As anticipated, Last Vegas is an easy target for abject derision, guided unforgivably as we are at every moment by a leading musical cue that’s either dopey, sadfacey, or some sampling of a pop track to distract us in some flat Vegas montage transporting us to the next scene of antics. Many have waxed poetic about the subversive comedy of The Hangover (at least the first one, which is highly debatable), and while Turteltaub and Fogelman aren’t packing any hidden agendas, like the man-children of the Wolfpack Trilogy, they certainly aren’t above sponsoring your standard misogynist worldview, even as they dial down the vulgarities. Las Vegas is simply a convenient bed to plunder for cinematic fantasy, a place where any one in any condition can engage in adult fun, a place globally accepted as the simulacrum of the pursuit of man’s vice, (which we’re conditioned to believe comes at the cost of female respect and dignity).

Drag queens from “Ru Paul’s Drag Race” and a heterosexual cross-dressing Roger Bart extend an olive branch of tolerance by attempting an LGBT friendly tone in sequences that feel out of place and bog down the running time, which insistently and sonorously returns to the banal feud between Douglas and De Niro. But then, the narrative has to instill some type of overarching conflict, crippled as it is by poor writing, never bothering to hide the fact that it’s one big gimmick.

One of its most glaring setbacks is a hokey prelude showing us the characters as young’uns in the 1950s, where, East Coast or not, racial tensions were still quite pervasive. Could a young black kid befriend three white ones in that time period? Yeah, at least we’d all like to think so—and perhaps not addressing it at all is just the safest thing to do. But there’s something that feels a tad whitewashed about that. If we have to see them all as children, why not address or show how they came to be bonded in the first place? But subplots in a fluff comedy have to be conveniently placed for laughs and antics, not for cruel realisms, even if they do create plot holes and conveniently pass over potentially awkward questions. Instead, Last Vegas wallows in its own parade of product placements, another example of the sparkling city as an endlessly self referential whore.

That said, mainstream offerings for anyone that’s not a teenage boy are a welcome reprieve, and comparing Vegas to last year’s stagnant Stand-Up Guys (which headlined Pacino, Walken, and Arkin), one realizes a certain level of charm and endearment is attained by a cast that probably would be even more entertaining to watch behind the scenes.

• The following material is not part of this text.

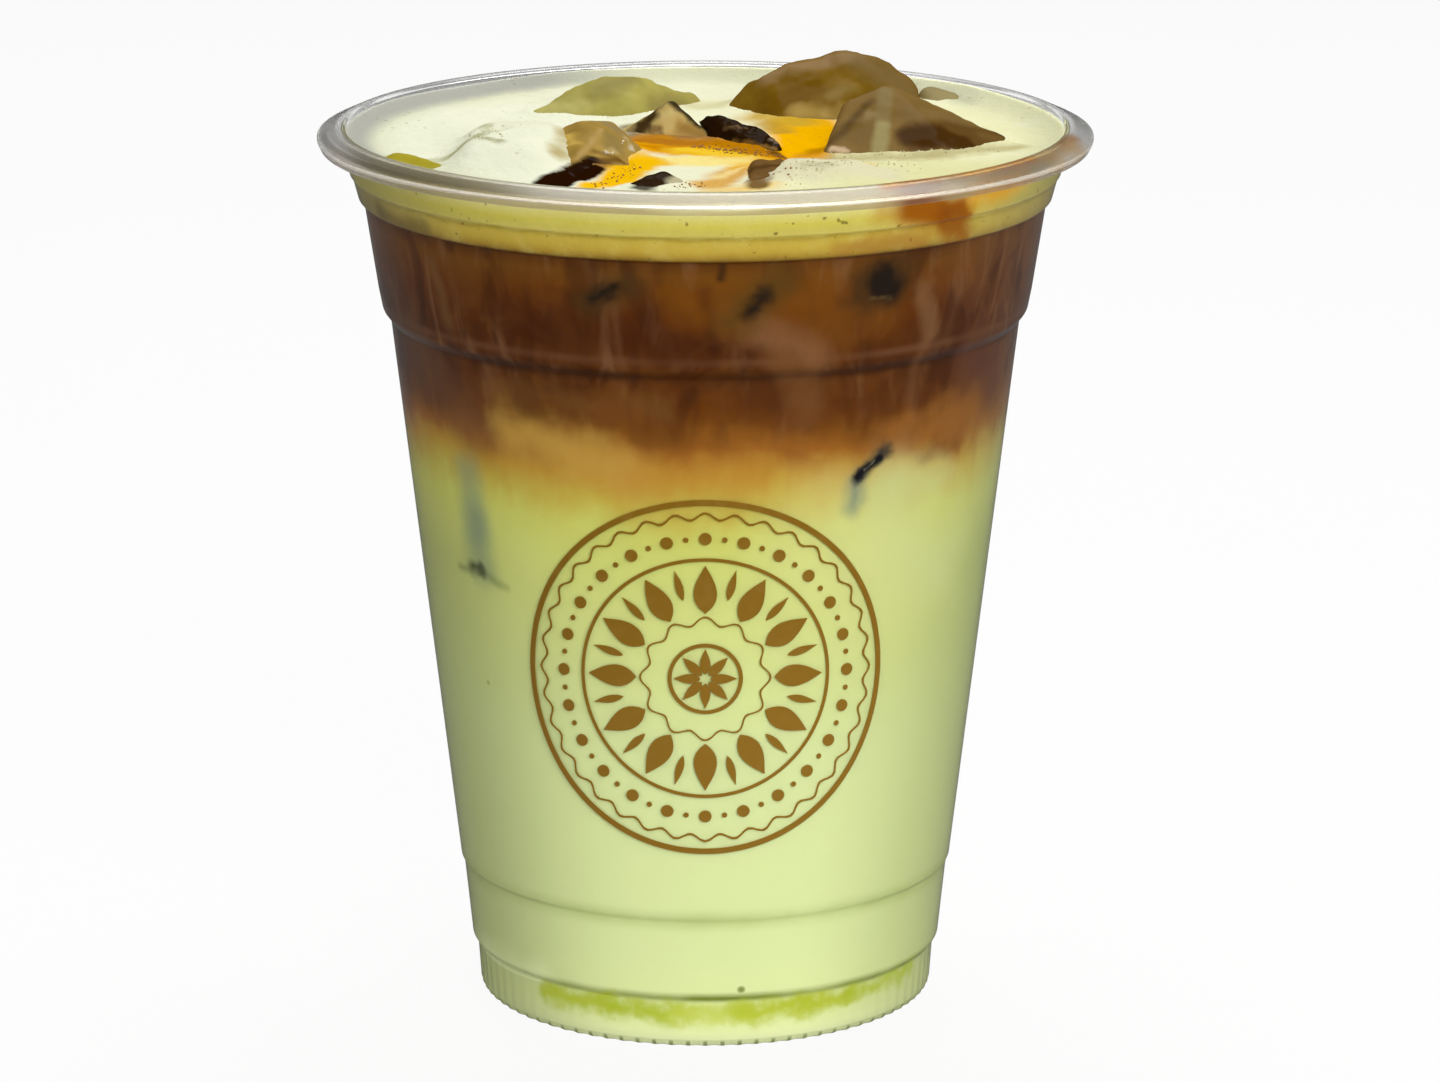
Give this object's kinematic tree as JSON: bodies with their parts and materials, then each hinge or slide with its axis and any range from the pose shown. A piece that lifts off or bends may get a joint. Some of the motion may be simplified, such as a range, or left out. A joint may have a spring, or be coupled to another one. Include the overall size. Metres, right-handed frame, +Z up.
{
  "type": "iced pistachio latte",
  "caption": "Layered iced latte in a clear tapered cup with a rolled rim: pale green milk under dark coffee, topped with foam and ice.",
  "frame": {"origin": "centre of the ring that the cup stands on", "axes": "+Z up along the cup's axis, -Y towards the printed front"},
  "size_m": [0.098, 0.098, 0.1189],
  "materials": {
    "clear_plastic": "clear thermoformed sheet, glossy",
    "pistachio_sauce": "thick yellow-green sauce, opaque, wet",
    "pistachio_milk": "pale green milk, opaque, wet",
    "coffee": "dark brown coffee, streaked with milk, wet",
    "milk_foam": "cream-green foam with fine bubbles and orange-brown streaks",
    "ice": "melting ice, wet, tinted brown and olive by the drink behind it",
    "print": "ochre-brown ink printed on the wall"
  },
  "bodies": {
    "root": {"cup": "clear_plastic", "pistachio_sauce": "pistachio_sauce", "pistachio_milk": "pistachio_milk", "coffee": "coffee", "milk_foam": "milk_foam", "ice_right": "ice", "ice_back_right": "ice", "ice_back_left": "ice", "ice_left": "ice", "ice_middle": "ice", "ice_ridge": "ice", "ice_far_left": "ice", "ice_far_right": "ice", "ice_front_left": "ice", "ice_front_right": "ice"}
  },
  "joints": []
}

While De Niro can’t seem to escape the caricature of his own persona, and an orange skinned Douglas may sometimes resemble Cloris Leachman, Freeman and Kline maintain a constant-ish stream of comic relief to deliver the lines and grab the laughs. Steenburgen, while looking fantastic, is more of a plot device, though she’s also charming even while participating in plastic romantic exchanges. While Last Vegas is successful in that in never pretends to be more than the contrivance that it is, your enjoyment of it will depend on checking your own expectations at the door.